Ta Phrom is the temple made famous by Hollywood. Despite Hollywood’s introduction of this temple, the structure had characteristics that made it worthy and unique without screenplays. Ta Phrom has not been changed since its discovery. Every stone and fallen pillar has never moved or been replaced. And, I can’t forget the best part about this temple, the Sprung Tree. This tall tree has, like an octopus, taken over the temple. The roots drape over the ruins with elegance that only time allows and when you think the tree is done around the corner is another part of its root or trunk. How old the tree is, I have no idea.

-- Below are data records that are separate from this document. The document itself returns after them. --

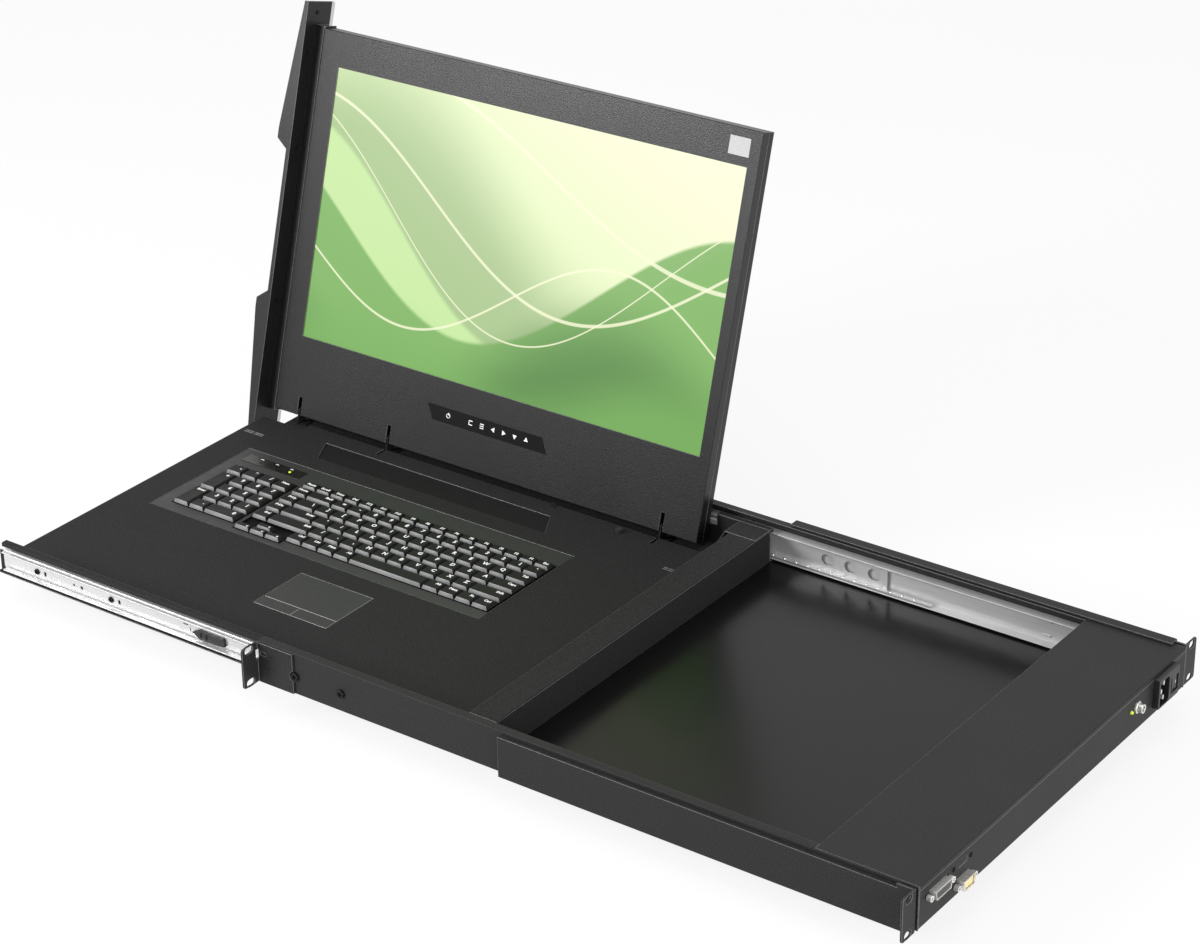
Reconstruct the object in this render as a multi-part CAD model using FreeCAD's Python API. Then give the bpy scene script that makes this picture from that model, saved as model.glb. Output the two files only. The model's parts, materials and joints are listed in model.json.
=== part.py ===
"""Rackmount LCD console drawer, side-facing, 1U.

Millimetres. +X is the near side, where the user stands, -Y is the front of the rack, +Z is up.
The origin is the centre of the four slots of the front ears, on the face that seats on the rack post.
The tray is pulled out and the display is tilted back: that is the rest position.
"""
import FreeCAD
import Part
import math
import os
from FreeCAD import Vector

# ---------------------------------------------------------------- driving dimensions

# Rack interface
RACK_HOLE_X = 232.55          # half of the 465.1 mm hole spacing
RACK_HOLE_Z = 15.875          # half of the 31.75 mm hole spacing
SLOT_HALF = 3.4               # half the width of an ear slot
SLOT_LENGTH = 10.0
EAR_X = 241.3                 # half of the 482.6 mm overall width
EAR_T = 2.0
REAR_EAR_Y = 653.5

# Chassis
SHEET = 1.2
CH_X = 220.0                  # outer half-width
CH_Z = 19.8                   # outer half-height
CH_LENGTH = 654.5
LIP_X = 212.0                 # inner edge of the folded top lip
COVER_Y = 562.0               # front edge of the rear cover

# Ball slides
SLIDE_Z = -3.3                # centre height
OUT_Y = (1.0, 590.0)
OUT_HALF = 13.5
OUT_FLANGE_X = 208.9
IN_Y = (-321.0, 240.0)
IN_HALF = 10.5
RACE_OUT = 9.4                # half-height over the inner member's raceways
BALL_R = 1.4
BALL_X = 212.2
BALL_H = 10.95
CAGE_Y = (110.0, 411.0)
CAGE_WEB_END = 363.0
BALL_PITCH = 12.5

# Keyboard tray
TRAY_X = 204.8                # inner half-width
TRAY_SIDE_X = 206.0           # outer face of the side plates, where the slides sit
RIM_X = 211.2
RIM_Z = 14.8
PAN_Z = -18.1
DECK_Z = -13.0
DECK_FAR_X = -178.0
TRAY_FRONT_Y = -336.0
SIDE_FRONT_Y = -327.0         # front end of the near side plate and of the tray's near corner
CORNER_X = 186.0              # where that corner begins
TRAY_REAR_Y = 244.0
RIM_FRONT_Y = 216.0
NOTCH_X = -167.0
NOTCH_Y = -314.0
DECK_NOTCH_Y = -282.0

# Keyboard
KB_X = (-104.2, 37.4)
KB_Y = (-298.8, 95.8)
KEY_TOP_Z = -9.0
KEY_H = 3.8
ROW_DEPTH = 17.3
ROW_PITCH = 18.6
KEY_GAP = 1.2

# Touchpad
PAD_X = (62.4, 127.6)
PAD_Y = (-89.2, -5.2)
PAD_SPLIT_X = 112.8

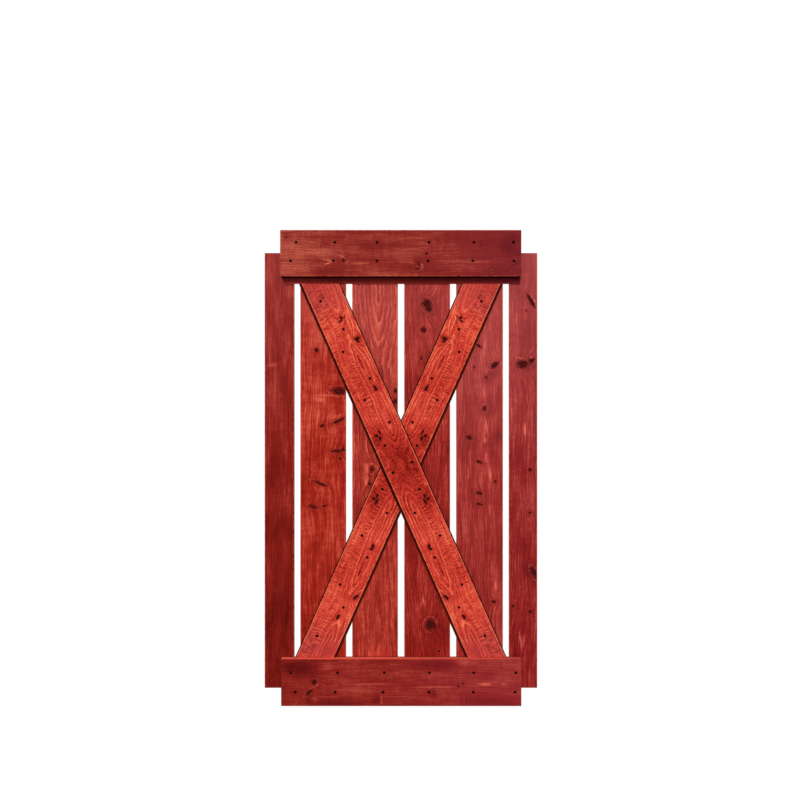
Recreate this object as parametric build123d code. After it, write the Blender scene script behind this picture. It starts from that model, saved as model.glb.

For dinner, since we had such an unordinary dining experience the night before at the local restaurant, everyone agreed to eat at Viva, the Mexican restaurant. I have to say, it was a nice treat to eat an enchilada along with some chips, salsa, and guacamole. With stomachs full, the lights of the Night Market drew us in like moths. Don't worry though, we didn't thrash around in confusion like moths do (or did we?). The market was more enjoyable than the daytime market because music was playing, street food was cooking and sellers were far less aggressive. Well, minus the only lady seller who basically was putting pants on us to try and buy. With no money in my pockets and time proceeding to pass, I agreed to return with the rest of my group. Soon my eyes were closed and I found myself significantly fatigued from the day's excitement.